### Work instructions:
Show, in full, each line of the data that contains "parts".

※

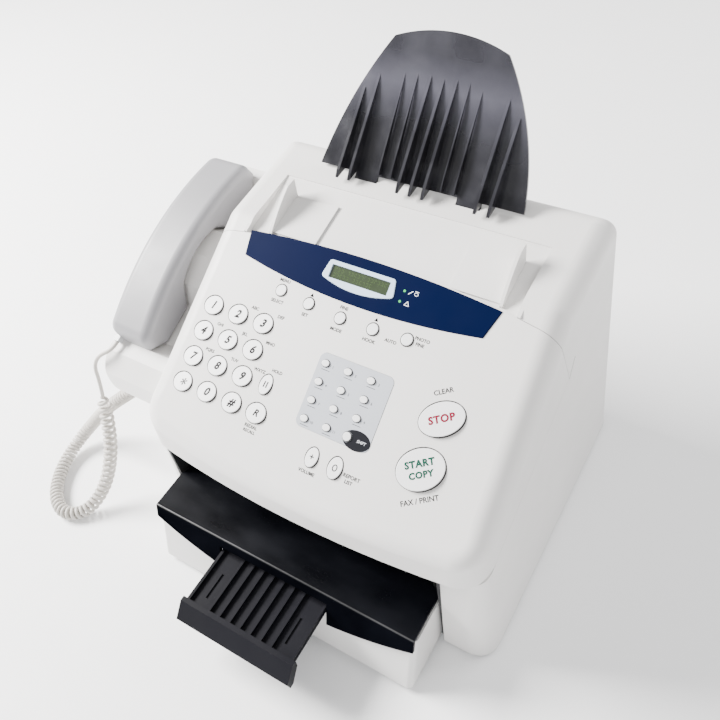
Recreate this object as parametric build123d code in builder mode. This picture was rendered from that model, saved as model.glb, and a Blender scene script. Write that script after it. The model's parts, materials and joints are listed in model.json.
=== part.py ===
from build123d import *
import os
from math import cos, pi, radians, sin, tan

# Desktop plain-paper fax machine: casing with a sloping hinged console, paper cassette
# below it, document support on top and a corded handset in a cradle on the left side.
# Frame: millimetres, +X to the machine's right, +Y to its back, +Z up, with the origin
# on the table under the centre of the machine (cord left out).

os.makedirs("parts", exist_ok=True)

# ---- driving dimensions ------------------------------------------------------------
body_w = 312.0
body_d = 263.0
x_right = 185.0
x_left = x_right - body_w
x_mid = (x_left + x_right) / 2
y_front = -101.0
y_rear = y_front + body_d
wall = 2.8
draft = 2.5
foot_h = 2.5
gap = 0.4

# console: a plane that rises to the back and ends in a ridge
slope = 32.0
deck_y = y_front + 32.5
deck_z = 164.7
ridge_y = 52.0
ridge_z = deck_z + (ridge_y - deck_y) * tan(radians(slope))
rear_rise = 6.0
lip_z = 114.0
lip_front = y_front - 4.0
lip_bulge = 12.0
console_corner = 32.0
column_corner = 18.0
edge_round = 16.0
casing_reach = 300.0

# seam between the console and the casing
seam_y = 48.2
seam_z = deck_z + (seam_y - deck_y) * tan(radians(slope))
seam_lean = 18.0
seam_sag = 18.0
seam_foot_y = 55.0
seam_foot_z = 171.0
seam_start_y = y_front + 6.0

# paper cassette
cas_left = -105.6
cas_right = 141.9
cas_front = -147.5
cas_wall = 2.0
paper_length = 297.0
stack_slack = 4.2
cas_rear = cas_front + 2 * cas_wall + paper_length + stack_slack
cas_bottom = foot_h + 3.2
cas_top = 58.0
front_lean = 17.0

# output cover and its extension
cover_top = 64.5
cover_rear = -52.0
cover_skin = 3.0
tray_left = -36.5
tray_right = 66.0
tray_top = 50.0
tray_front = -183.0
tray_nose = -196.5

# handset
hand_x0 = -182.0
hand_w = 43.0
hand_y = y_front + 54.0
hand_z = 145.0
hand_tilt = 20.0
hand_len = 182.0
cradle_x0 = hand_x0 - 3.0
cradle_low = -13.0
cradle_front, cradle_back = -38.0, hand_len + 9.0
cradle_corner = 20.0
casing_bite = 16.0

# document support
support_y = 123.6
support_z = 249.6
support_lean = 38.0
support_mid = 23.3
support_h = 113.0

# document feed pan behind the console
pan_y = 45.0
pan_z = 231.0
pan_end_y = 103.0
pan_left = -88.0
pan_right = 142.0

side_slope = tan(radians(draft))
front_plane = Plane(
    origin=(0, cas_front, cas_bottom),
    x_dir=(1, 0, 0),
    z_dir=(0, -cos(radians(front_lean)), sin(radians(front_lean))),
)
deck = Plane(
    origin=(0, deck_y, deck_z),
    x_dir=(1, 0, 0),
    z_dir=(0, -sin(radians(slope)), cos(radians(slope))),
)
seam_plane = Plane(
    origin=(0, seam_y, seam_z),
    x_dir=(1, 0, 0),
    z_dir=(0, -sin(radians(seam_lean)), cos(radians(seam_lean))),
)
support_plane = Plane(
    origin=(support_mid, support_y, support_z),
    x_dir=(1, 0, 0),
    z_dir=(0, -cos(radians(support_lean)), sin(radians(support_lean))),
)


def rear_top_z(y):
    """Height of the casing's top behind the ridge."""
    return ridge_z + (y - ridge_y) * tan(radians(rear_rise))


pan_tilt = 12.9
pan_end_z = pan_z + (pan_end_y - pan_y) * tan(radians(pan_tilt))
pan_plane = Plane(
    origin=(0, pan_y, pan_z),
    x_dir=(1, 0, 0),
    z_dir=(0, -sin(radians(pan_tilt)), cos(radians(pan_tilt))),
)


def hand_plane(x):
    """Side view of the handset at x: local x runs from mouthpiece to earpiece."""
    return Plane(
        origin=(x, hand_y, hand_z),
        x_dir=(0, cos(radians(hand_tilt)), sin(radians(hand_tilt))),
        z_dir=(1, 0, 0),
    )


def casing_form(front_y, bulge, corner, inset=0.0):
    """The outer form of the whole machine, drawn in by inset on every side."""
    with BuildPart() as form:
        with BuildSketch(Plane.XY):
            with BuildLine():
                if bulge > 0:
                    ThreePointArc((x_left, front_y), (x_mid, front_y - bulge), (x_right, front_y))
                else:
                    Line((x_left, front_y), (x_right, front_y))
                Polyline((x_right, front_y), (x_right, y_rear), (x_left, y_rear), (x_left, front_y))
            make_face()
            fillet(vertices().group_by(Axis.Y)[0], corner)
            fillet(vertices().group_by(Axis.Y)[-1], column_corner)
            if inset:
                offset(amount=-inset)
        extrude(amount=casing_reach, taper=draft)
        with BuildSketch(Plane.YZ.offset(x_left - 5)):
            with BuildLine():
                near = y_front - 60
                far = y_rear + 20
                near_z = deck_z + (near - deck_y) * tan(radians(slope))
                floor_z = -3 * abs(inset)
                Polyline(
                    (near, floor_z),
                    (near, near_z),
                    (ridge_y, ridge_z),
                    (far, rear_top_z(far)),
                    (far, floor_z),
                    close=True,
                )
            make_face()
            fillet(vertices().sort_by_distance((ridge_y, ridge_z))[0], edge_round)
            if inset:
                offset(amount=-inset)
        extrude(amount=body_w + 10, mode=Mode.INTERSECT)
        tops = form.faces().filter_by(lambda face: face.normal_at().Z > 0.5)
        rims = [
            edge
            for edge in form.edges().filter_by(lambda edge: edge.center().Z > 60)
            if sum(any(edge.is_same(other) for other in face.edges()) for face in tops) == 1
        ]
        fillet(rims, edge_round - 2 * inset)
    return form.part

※

### Written reply:
Recreate this object as parametric build123d code in builder mode. This picture was rendered from that model, saved as model.glb, and a Blender scene script. Write that script after it. The model's parts, materials and joints are listed in model.json.
os.makedirs("parts", exist_ok=True)